Sur la question du handicap enfin, nous participons tous les ans au salon de recrutement Hello Handicap, lors duquel nous avons recruté 10 % des candidats ayant postulé. Nous continuons notre travail, notamment au siège, notamment via la sensibilisation et le soutien à la reconnaissance.
AEF info : L’idée d’une entreprise inclusive, où tout le monde trouverait sa place perdure-t-elle après deux ans de crise sanitaire ? Cette notion a-t-elle évolué avec le travail à distance et les nouvelles formes de travail ?
Clément Michel : Les sujets d’inclusion sont des impératifs moraux, mais ils sont aussi liés à la vitalité et la résilience des territoires. Nous ne sommes pas simplement une usine dans un territoire. Notre raison d’être est de travailler sur un territoire plus durable. Lorsque nous exploitons un réseau de transport, nous réfléchissons à ce qui fait qu’une offre de transport est inclusive ou non. C’est fondamental.
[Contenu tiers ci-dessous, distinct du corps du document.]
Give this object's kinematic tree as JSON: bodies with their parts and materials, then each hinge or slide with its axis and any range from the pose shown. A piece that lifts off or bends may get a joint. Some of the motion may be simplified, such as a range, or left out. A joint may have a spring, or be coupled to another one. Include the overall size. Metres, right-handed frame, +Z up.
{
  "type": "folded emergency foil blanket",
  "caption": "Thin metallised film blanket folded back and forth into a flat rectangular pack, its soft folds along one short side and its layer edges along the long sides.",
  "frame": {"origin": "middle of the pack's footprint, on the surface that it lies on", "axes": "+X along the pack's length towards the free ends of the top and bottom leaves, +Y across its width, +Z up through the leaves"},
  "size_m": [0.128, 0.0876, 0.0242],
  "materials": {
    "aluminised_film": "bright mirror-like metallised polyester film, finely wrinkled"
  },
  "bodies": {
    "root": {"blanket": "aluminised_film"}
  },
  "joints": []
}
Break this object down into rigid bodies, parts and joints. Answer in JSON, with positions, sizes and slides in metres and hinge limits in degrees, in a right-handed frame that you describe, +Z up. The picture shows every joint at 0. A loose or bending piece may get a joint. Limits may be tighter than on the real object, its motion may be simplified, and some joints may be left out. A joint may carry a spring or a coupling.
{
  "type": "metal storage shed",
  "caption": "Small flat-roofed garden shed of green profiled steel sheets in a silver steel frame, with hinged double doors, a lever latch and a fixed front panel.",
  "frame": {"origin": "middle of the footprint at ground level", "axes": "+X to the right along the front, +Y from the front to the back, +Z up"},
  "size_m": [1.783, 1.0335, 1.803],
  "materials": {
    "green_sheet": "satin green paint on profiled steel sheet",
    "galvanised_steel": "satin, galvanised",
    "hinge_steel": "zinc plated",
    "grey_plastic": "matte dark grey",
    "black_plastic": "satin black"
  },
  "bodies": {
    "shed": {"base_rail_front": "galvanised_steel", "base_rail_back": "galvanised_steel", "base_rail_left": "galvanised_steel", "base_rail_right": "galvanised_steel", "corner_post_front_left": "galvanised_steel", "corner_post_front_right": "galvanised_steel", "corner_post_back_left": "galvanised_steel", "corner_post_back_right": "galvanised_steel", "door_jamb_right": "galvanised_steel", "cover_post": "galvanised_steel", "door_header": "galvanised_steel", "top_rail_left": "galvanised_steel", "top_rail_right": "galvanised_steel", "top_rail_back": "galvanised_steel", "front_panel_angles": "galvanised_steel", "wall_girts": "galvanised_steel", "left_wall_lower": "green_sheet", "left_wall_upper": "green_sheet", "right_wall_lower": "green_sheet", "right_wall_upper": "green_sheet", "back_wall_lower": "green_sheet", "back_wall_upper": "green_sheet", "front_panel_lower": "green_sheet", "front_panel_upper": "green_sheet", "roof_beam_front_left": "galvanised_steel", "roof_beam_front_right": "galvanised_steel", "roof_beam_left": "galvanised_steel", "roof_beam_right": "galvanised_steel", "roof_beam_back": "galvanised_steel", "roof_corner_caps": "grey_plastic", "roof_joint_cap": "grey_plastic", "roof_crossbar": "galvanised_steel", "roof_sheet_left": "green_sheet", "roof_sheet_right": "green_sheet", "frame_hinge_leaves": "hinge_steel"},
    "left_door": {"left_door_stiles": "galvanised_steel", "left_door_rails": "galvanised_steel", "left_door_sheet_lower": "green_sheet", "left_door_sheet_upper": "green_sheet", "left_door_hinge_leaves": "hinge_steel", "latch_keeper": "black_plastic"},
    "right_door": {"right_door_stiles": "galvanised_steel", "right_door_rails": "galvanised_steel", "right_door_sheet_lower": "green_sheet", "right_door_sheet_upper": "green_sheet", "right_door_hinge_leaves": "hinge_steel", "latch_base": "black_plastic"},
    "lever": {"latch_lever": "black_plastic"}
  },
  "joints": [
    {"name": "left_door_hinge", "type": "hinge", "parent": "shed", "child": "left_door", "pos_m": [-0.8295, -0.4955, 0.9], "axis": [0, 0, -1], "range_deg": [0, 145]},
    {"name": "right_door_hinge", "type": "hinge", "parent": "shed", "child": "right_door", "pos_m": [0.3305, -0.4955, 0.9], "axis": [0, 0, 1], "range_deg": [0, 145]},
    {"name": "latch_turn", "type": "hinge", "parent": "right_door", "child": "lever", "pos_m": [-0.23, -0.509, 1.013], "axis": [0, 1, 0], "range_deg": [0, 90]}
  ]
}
Par exemple, la réduction de la pauvreté a un lien avec l’accès au transport. Dans certains quartiers de Boston, sur la côte est des États-Unis, quand nous avons repris l’exploitation du réseau de trains de banlieue en 2014, nous avons remarqué que celui-ci ne desservait pas l’ensemble du territoire, en l’occurrence les quartiers les plus défavorisés, ce qui correspondait à une discrimination très forte. Nous avons donc ajouté deux arrêts sur la ligne et adapté la gamme tarifaire avec l’autorité organisatrice.
AEF info : Comment travaillez-vous sur le rôle du manager aujourd’hui ?
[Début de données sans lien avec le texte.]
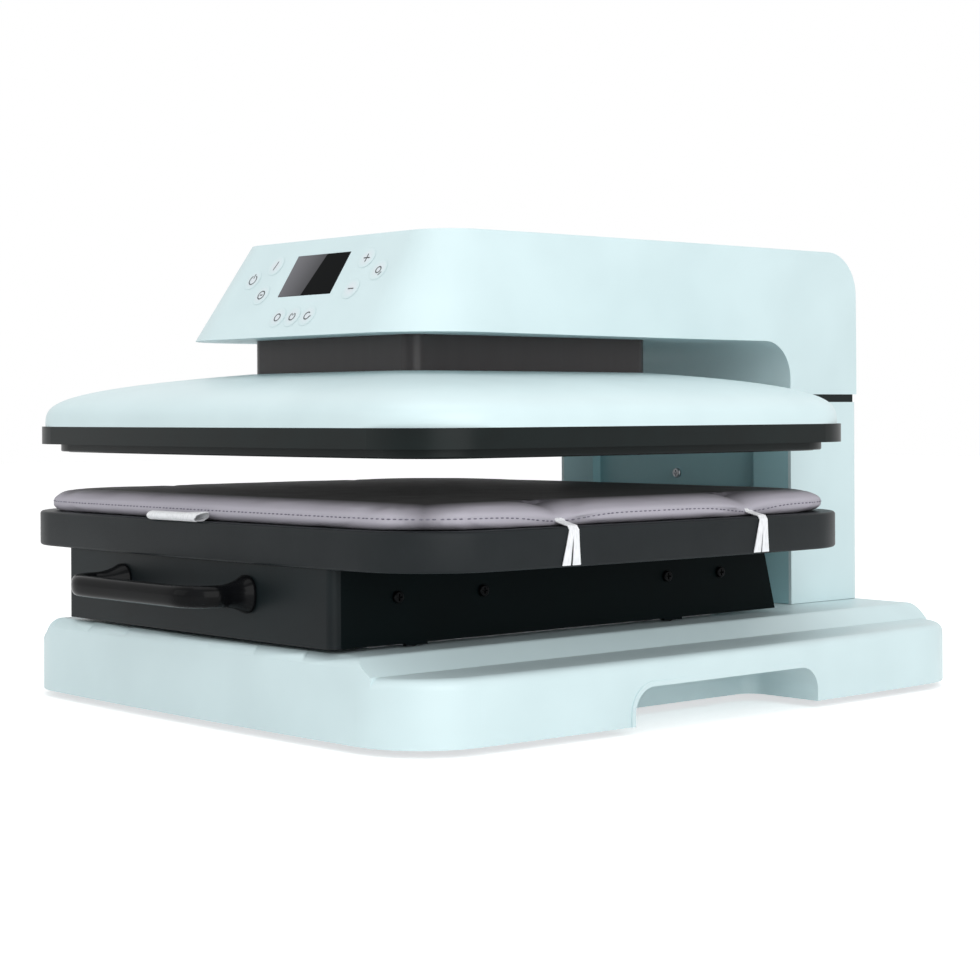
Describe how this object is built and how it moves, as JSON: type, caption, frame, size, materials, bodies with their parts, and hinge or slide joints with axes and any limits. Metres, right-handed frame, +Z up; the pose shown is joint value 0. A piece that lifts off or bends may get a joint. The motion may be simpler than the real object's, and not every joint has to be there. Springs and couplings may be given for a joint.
{
  "type": "automatic heat press",
  "caption": "Automatic flat heat press: a motor lowers a hot plate onto a padded table that slides out like a drawer, under a C-shaped head with a slanted touch panel.",
  "frame": {"origin": "on the surface the press stands on, under the middle of its overall box", "axes": "+X to the user's right, +Y to the back, +Z up"},
  "size_m": [0.4372, 0.5369, 0.295],
  "materials": {
    "shell": "pale mint moulded ABS, satin",
    "black_frame": "black moulded, satin",
    "sleeve": "dark warm grey, satin",
    "table": "dark grey fine texture paint",
    "drawer": "green-black paint, satin",
    "handle": "black, glossy",
    "pad_cloth": "lilac-grey woven cover",
    "tape": "white tape",
    "rubber": "black",
    "steel": "zinc plated",
    "screw_black": "black oxide",
    "plate": "black non-stick coat",
    "element": "heat-tinted sheath",
    "felt": "white insulation",
    "brass": "machined",
    "gear": "white acetal",
    "motor": "grey",
    "glass": "black display window",
    "keys": "pale key spots",
    "board": "green circuit board",
    "black_plastic": "black"
  },
  "bodies": {
    "base": {"base_shell": "shell", "base_pan": "steel", "rubber_feet": "rubber", "cover_screws": "screw_black", "chassis_plate": "steel", "rail_brackets": "steel", "outer_rail_left": "steel", "outer_rail_right": "steel", "column_frame": "steel", "arm_beam": "steel", "column_front_cover": "shell", "column_rear_cover": "shell", "seam_band": "black_frame", "head_shell": "shell", "head_underside": "shell", "touch_keys": "keys", "display_glass": "glass", "display_module": "board", "control_board": "board", "power_board": "board", "power_inlet": "black_plastic", "switch_housing": "black_plastic", "drive_motor": "motor", "screw_bearing": "steel", "guide_bushings": "brass"},
    "lid": {"lid_cover": "shell", "neck_sleeve": "sleeve", "platen_frame": "black_frame", "heating_plate": "plate", "heating_element": "element", "insulation_sheet": "felt", "backing_plate": "steel", "carriage_plate": "steel", "plate_posts": "steel", "push_tube": "steel", "lift_nut": "brass", "guide_rods": "steel", "thermostat": "steel"},
    "lift_screw": {"lead_screw": "steel", "screw_gear": "gear"},
    "pinion": {"motor_pinion": "brass"},
    "drawer": {"drawer_shell": "drawer", "drawer_front": "drawer", "drawer_handle": "handle", "handle_screws": "screw_black", "inner_rail_left": "steel", "inner_rail_right": "steel", "rail_screws": "screw_black", "table_tray": "table", "press_pad": "pad_cloth", "pad_ties": "tape", "pad_tag": "tape", "roller_pins": "steel"},
    "mid_rail_left": {"middle_rail_left": "steel"},
    "mid_rail_right": {"middle_rail_right": "steel"},
    "rocker": {"power_rocker": "black_plastic"},
    "roller_front_left": {"roller_front_left": "rubber"},
    "roller_front_right": {"roller_front_right": "rubber"},
    "roller_rear_left": {"roller_rear_left": "rubber"},
    "roller_rear_right": {"roller_rear_right": "rubber"}
  },
  "joints": [
    {"name": "lid_press", "type": "slide", "parent": "base", "child": "lid", "axis": [0, 0, 1], "range_m": [-0.0245, 0]},
    {"name": "screw_turn", "type": "hinge", "parent": "base", "child": "lift_screw", "pos_m": [0, -0.0343, 0.2683], "axis": [0, 0, 1], "range_deg": [-2210, 5]},
    {"name": "pinion_turn", "type": "hinge", "parent": "base", "child": "pinion", "pos_m": [0, 0.0257, 0.2723], "axis": [0, 0, 1], "range_deg": [-15, 6630]},
    {"name": "drawer_slide", "type": "slide", "parent": "base", "child": "drawer", "axis": [0, -1, 0], "range_m": [0, 0.22]},
    {"name": "mid_slide_left", "type": "slide", "parent": "base", "child": "mid_rail_left", "axis": [0, -1, 0], "range_m": [-0.001, 0.111]},
    {"name": "mid_slide_right", "type": "slide", "parent": "base", "child": "mid_rail_right", "axis": [0, -1, 0], "range_m": [-0.001, 0.111]},
    {"name": "rocker_tilt", "type": "hinge", "parent": "base", "child": "rocker", "pos_m": [-0.034, 0.2568, 0.092], "axis": [1, 0, 0], "range_deg": [-18, 0]},
    {"name": "roller_front_left_turn", "type": "hinge", "parent": "drawer", "child": "roller_front_left", "pos_m": [-0.1335, -0.164, 0.0582], "axis": [1, 0, 0], "range_deg": [-5, 2106]},
    {"name": "roller_front_right_turn", "type": "hinge", "parent": "drawer", "child": "roller_front_right", "pos_m": [0.1335, -0.164, 0.0582], "axis": [1, 0, 0], "range_deg": [-5, 2106]},
    {"name": "roller_rear_left_turn", "type": "hinge", "parent": "drawer", "child": "roller_rear_left", "pos_m": [-0.1335, 0.046, 0.0582], "axis": [1, 0, 0], "range_deg": [-5, 2106]},
    {"name": "roller_rear_right_turn", "type": "hinge", "parent": "drawer", "child": "roller_rear_right", "pos_m": [0.1335, 0.046, 0.0582], "axis": [1, 0, 0], "range_deg": [-5, 2106]}
  ],
  "couplings": [
    {"joint": "screw_turn", "follows": "lid_press", "rad_per_m": 1570.8},
    {"joint": "pinion_turn", "follows": "lid_press", "rad_per_m": -4712.4},
    {"joint": "mid_slide_left", "follows": "drawer_slide", "ratio": 0.5},
    {"joint": "mid_slide_right", "follows": "drawer_slide", "ratio": 0.5},
    {"joint": "roller_front_left_turn", "follows": "drawer_slide", "rad_per_m": 166.67},
    {"joint": "roller_front_right_turn", "follows": "drawer_slide", "rad_per_m": 166.67},
    {"joint": "roller_rear_left_turn", "follows": "drawer_slide", "rad_per_m": 166.67},
    {"joint": "roller_rear_right_turn", "follows": "drawer_slide", "rad_per_m": 166.67}
  ]
}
Clément Michel : Nous travaillons en ce moment sur la notion de leadership. Pour cela, nous accompagnons les managers dans leur métier tous les jours, car ces derniers doivent gérer deux types de population : ceux qui ont travaillé en première ligne durant la crise sanitaire (les conducteurs et conductrices), et ceux qui ont eu télétravaillé, avec un risque de se sentir provisoirement plus éloigné de l’entreprise.
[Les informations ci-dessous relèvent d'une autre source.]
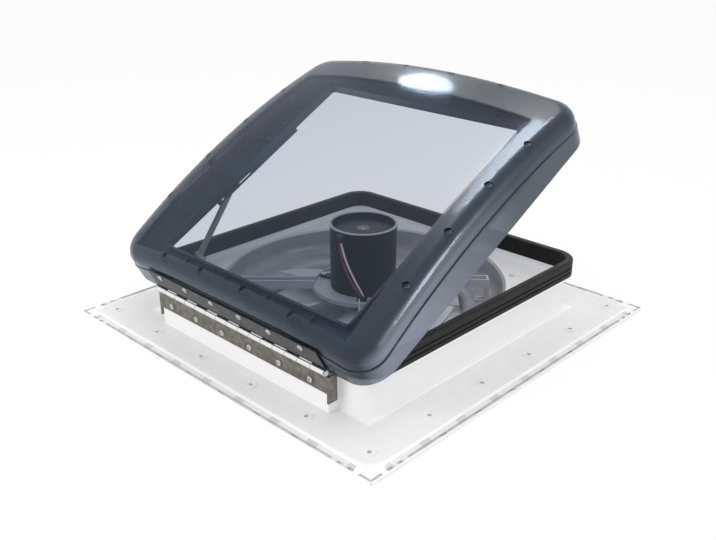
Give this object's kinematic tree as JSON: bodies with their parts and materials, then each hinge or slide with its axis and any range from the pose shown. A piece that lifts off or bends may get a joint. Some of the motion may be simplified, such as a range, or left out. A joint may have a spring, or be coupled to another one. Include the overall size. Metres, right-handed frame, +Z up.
{
  "type": "caravan roof vent",
  "caption": "Square roof vent with a flange, sealed collar, smoked lid on a long hinge, slotted stay arm and a fan on an upright motor.",
  "frame": {"origin": "centre of the roof opening, on the roof surface under the flange", "axes": "+Z up out of the roof, X along the lid's hinge, which lies on the -Y side, and the lid opens towards +Y"},
  "size_m": [0.524, 0.524, 0.3018],
  "materials": {
    "white_moulding": "glossy",
    "seal_rubber": "matte",
    "hinge_steel": "satin",
    "dark_leaf": "satin",
    "screw_steel": "satin",
    "dark_screw": "satin",
    "grey_moulding": "satin",
    "carrier_paint": "satin",
    "motor_paint": "satin",
    "magnet": "matte",
    "bush_brass": "satin",
    "black_moulding": "satin",
    "white_sheath": "satin",
    "red_sheath": "satin",
    "smoked_lid": "clear gloss",
    "dark_frame": "satin",
    "rail_moulding": "satin",
    "rotor_iron": "matte",
    "fan_moulding": "satin"
  },
  "bodies": {
    "base": {"base_frame": "white_moulding", "rubber_seal": "seal_rubber", "fixed_hinge_leaf": "hinge_steel", "hinge_pin": "hinge_steel", "fixed_leaf_screws": "screw_steel", "fan_shroud": "grey_moulding", "shroud_screws": "screw_steel", "motor_spider": "carrier_paint", "spider_screws": "screw_steel", "motor_can": "motor_paint", "motor_end_cap": "motor_paint", "motor_magnets": "magnet", "upper_bearing": "bush_brass", "lower_bearing": "bush_brass", "motor_screws": "screw_steel", "wire_outlet": "black_moulding", "white_wire": "white_sheath", "red_wire": "red_sheath", "terminal_block": "black_moulding", "stay_bracket": "hinge_steel", "stay_bracket_screws": "screw_steel", "stay_pivot_pin": "hinge_steel"},
    "lid": {"lid_dome": "smoked_lid", "lid_inner_frame": "dark_frame", "lid_frame_screws": "dark_screw", "lid_hinge_leaf": "dark_leaf", "lid_leaf_screws": "screw_steel", "stay_rail": "rail_moulding", "rail_screws": "screw_steel"},
    "stay": {"stay_arm": "hinge_steel", "stay_roller": "black_moulding"},
    "fan": {"motor_shaft": "hinge_steel", "motor_rotor": "rotor_iron", "fan_impeller": "fan_moulding", "fan_nut": "screw_steel"}
  },
  "joints": [
    {"name": "lid_hinge", "type": "hinge", "parent": "base", "child": "lid", "pos_m": [0, -0.212, 0.056], "axis": [1, 0, 0], "range_deg": [-28, 12]},
    {"name": "stay_swing", "type": "hinge", "parent": "base", "child": "stay", "pos_m": [-0.1805, -0.1267, 0.064], "axis": [1, 0, 0], "range_deg": [-51, 22]},
    {"name": "fan_spin", "type": "hinge", "parent": "base", "child": "fan", "pos_m": [0, 0, 0.06], "axis": [0, 0, 1], "continuous": true}
  ],
  "couplings": [
    {"joint": "stay_swing", "follows": "lid_hinge", "ratio": 1.813}
  ]
}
La mission du manager est d’écouter et d’entendre les frustrations potentielles ressenties par certains salariés. Avant, nous ne disposions pas de baromètre social, que nous avons mis en place mi-2020 pour disposer de données. Il s’agit là d’identifier l’ensemble des problématiques issues des situations réelles vécues par les salariés, de la plus minime à la plus handicapante, puis d’améliorer les choses.
En dépit du caractère décentralisé de l’entreprise, puisque nous comptons près de 300 filiales en France et à l’international, nous développons un référentiel managérial commun. Avoir un bon manager est fondamental pour permettre aux collaborateurs de s’épanouir et de progresser. Nous permettons donc à nos managers de bénéficier de programmes de développement dans un contexte d’internationalisation et de transformation du groupe, nécessaires pour nous adapter aux enjeux du changement climatique et notamment de la transition énergétique.